Why Smart People Keep Missing the Obvious

You might wonder how sophisticated financial institutions keep falling for these schemes. The answer isn’t complicated – it’s incentives. Payment processing is a volume business. More transactions mean more revenue. Asking too many questions slows down onboarding and might scare away legitimate customers.

Plus, there’s this weird psychological thing that happens in financial services. Everyone assumes someone else is doing the real due diligence. The bank thinks the payment processor checked everything. The payment processor thinks the acquiring bank verified the business model. Meanwhile, everyone’s just passing paper around and collecting fees.

The other factor is expertise. Most compliance officers understand traditional banking but payment processing fraud has evolved way beyond their training. They’re applying 1990s fraud detection to 2020s criminal schemes. It’s like bringing a knife to a gunfight.
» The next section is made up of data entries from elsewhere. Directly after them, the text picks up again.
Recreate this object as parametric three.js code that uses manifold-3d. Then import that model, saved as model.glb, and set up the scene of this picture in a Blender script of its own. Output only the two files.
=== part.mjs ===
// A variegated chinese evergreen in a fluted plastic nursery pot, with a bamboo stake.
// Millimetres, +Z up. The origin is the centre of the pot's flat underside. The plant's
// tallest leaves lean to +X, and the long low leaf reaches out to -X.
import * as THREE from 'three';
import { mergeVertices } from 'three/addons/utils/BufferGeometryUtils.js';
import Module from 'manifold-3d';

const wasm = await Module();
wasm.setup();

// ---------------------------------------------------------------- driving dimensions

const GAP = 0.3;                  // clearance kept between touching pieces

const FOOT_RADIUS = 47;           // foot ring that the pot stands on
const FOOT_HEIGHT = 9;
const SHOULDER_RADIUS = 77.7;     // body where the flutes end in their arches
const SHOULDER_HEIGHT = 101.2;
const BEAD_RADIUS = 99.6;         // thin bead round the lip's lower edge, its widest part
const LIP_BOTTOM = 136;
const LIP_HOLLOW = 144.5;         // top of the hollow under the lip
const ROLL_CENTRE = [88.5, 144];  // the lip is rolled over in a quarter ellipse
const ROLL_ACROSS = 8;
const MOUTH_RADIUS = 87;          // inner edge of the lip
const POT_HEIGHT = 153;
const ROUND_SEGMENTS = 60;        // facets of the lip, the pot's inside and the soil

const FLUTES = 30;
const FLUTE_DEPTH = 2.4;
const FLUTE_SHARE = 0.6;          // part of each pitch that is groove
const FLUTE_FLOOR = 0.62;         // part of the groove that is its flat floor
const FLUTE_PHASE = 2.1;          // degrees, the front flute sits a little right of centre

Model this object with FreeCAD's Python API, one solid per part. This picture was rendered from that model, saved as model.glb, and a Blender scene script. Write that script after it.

What Actually Works for Spotting These Schemes

The frustrating part is that catching these red flags isn’t rocket science. You need someone who understands both the technical side of payment processing and the business models that criminals use to hide their operations.
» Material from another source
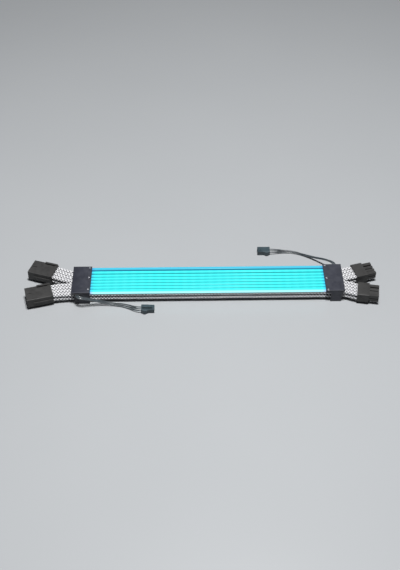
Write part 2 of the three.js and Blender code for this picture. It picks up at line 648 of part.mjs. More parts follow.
// A rocking latch on top of the socket: press the rear end down and the hook lifts.
function dataLatch() {
  const lever = centred([DATA_LATCH.rear, DATA_LATCH.front], DATA_LATCH.halfWidth,
    [DATA_LATCH.bottom, DATA_LATCH.top]);
  const hook = centred([DATA_LATCH.front - 1.1, DATA_LATCH.front], DATA_LATCH.halfWidth,
    [DATA_NOSE.top + 0.25, DATA_LATCH.bottom + 0.3]);
  const ribs = [0.9, 2.1].map((x) =>
    centred([x, x + 0.5], DATA_LATCH.halfWidth, [DATA_LATCH.top - 0.2, DATA_LATCH.top + 0.3]),
  );
  return union([lever, hook, ...ribs]);
}

for (const [name, place] of Object.entries(DATA_PLACES)) {
  const group = connectorGroup(place, 0);
  lead.add(group);
  if (name === "input") {
    dataParts.add(addPart(group, "input_socket_body", dataSocket(), MATERIALS.dataConnector));
    dataParts.add(addPart(group, "input_socket_latch", dataLatch(), MATERIALS.dataConnector));
  } else {
    dataParts.add(addPart(group, "output_plug_body", dataPlug(), MATERIALS.dataConnector));
  }
  for (let i = 0; i < DATA_CONTACTS; i += 1) {
    dataParts.add(addPart(lead, `${name}_wire_${i + 1}`, dataWire(name, i), MATERIALS.dataWire));
  }
}

// ---------------------------------------------------------------- origin

// Centre the assembly on everything but the data leads, standing on the floor.
const extent = new THREE.Box3();
lead.updateMatrixWorld(true);
lead.traverse((part) => {
  if (part.isMesh && !dataParts.has(part)) extent.expandByObject(part);
});
const middle = extent.getCenter(new THREE.Vector3());
for (const child of lead.children) {
  child.position.x -= middle.x;
  child.position.y -= middle.y;
}

export default lead;
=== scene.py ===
# %% [markdown]
# # A lit power extension cable, built around its CAD frame
#
# The object is a flat cable for a computer's graphics card. Sixteen white braided wires
# run in two layers from two shrouded receptacles on the left to two slotted plugs on the
# right. Eight frosted light guides glow over the wires, and two dark end blocks clamp
# everything together. A thin three-wire lead leaves each block for the light signal.
#
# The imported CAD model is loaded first. It fixes where each part is, and everything made
# here is put where the CAD says.

import json
import math
from contextlib import contextmanager

import bmesh
import bpy
import numpy as np
from mathutils import Matrix, Vector


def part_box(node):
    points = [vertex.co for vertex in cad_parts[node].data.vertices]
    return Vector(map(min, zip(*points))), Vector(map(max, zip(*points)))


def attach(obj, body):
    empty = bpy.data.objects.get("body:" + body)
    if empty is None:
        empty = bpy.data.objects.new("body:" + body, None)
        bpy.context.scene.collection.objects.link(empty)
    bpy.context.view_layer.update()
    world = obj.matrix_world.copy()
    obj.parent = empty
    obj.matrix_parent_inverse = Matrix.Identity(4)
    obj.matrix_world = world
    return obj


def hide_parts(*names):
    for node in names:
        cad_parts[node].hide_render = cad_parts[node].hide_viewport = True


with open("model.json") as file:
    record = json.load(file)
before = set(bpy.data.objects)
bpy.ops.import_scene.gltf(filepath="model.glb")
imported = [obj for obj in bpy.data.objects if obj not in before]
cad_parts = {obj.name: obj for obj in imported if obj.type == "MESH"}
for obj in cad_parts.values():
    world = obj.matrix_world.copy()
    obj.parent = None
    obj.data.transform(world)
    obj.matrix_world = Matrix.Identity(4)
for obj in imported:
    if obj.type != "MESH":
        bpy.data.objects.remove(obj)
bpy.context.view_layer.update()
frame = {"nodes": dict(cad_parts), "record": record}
record = frame["record"]
mounts = {mount["name"]: mount for mount in record["mounts"]}

# %% [markdown]
# Blender's merge and bevel tools work best on sizes near one unit, and these parts have
# details of a tenth of a millimetre. So each piece is modelled with one unit as one
# millimetre, and is made a thousand times smaller when it is put in its place.

# %% Work in millimetres
MM = 0.001


def in_mm(point):
    """A place in metres, as millimetres."""
    return Vector(point) / MM


def node_box(name):
    """The low and high corners of a CAD node, in millimetres."""
    low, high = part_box(name)
    return in_mm(low), in_mm(high)


def node_middle(name, z):
    """The middle of a CAD node seen from above, at a given height, in millimetres."""
    low, high = node_box(name)
    return Vector(((low.x + high.x) / 2, (low.y + high.y) / 2, z))


# %% [markdown]
# The camera stands in front of the cable and looks down on it at about 43 degrees. It
# comes first, because the two free leads must lie inside its view.

# %% Camera
VIEW_POINT = Vector((-0.00185, 0.0035, 0.0))
VIEW_DISTANCE = 0.95
VIEW_ELEVATION = math.radians(43.5)
VIEW_TURN = math.radians(-0.85)
LENS = 60.9


def new_object(name, data):
    """Puts a camera, a lamp or a curve in the scene."""
    obj = bpy.data.objects.new(name, data)
    bpy.context.scene.collection.objects.link(obj)
    return obj


camera_data = bpy.data.cameras.new("camera")
camera_data.lens = LENS
camera_data.clip_start = 0.01
camera = new_object("camera", camera_data)
away = Vector((
    math.sin(VIEW_TURN) * math.cos(VIEW_ELEVATION),
    -math.cos(VIEW_TURN) * math.cos(VIEW_ELEVATION),
    math.sin(VIEW_ELEVATION),
))
camera.location = VIEW_POINT + away * VIEW_DISTANCE
camera.rotation_euler = away.to_track_quat("Z", "Y").to_euler()
bpy.context.scene.camera = camera
print("camera at", [round(v, 3) for v in camera.location])

# %% [markdown]
# A Blender operator acts on whatever is selected, and the loaded CAD nodes start out
# selected. `take` makes one object the only selected one. Each other helper is one thing
# that a modeller does by hand: add a block, cut with another, join, round the edges.

# %% Modelling helpers
def take(obj):
    """Selects one object alone and makes it the active one."""
    bpy.ops.object.select_all(action="DESELECT")
    obj.select_set(True)
    bpy.context.view_layer.objects.active = obj


@contextmanager
def editing(obj):
    """Opens one object in edit mode for a few steps, with all of it selected."""
    take(obj)
    bpy.ops.object.mode_set(mode="EDIT")
    bpy.ops.mesh.select_all(action="SELECT")
    yield
    bpy.ops.object.mode_set(mode="OBJECT")


def finish_modifier(obj, kind, **settings):
    """Adds a modifier, sets it, and applies it."""
    take(obj)
    modifier = obj.modifiers.new(kind.lower(), kind)
    for key, value in settings.items():
        setattr(modifier, key, value)
    bpy.ops.object.modifier_apply(modifier=modifier.name)


def basic_shape(name, add_shape, **settings):
    """Adds one of Blender's basic shapes and names it."""
    bpy.ops.object.select_all(action="DESELECT")
    add_shape(**settings)
    obj = bpy.context.active_object
    obj.name = obj.data.name = name
    return obj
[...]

Real due diligence means calling the business numbers and talking to actual humans who can explain what they do. It means analyzing transaction patterns over time, not just checking if the paperwork looks right. It means understanding that legitimate businesses have messy, complicated relationships that develop over years – not perfect corporate structures that appeared last month.

The German case will probably lead to new regulations and compliance requirements. But regulations only work if people actually follow them with the intent to catch bad actors, not just check boxes to avoid liability. Until payment processors start caring more about stopping fraud than processing volume, we’ll keep seeing these massive schemes slip through the cracks.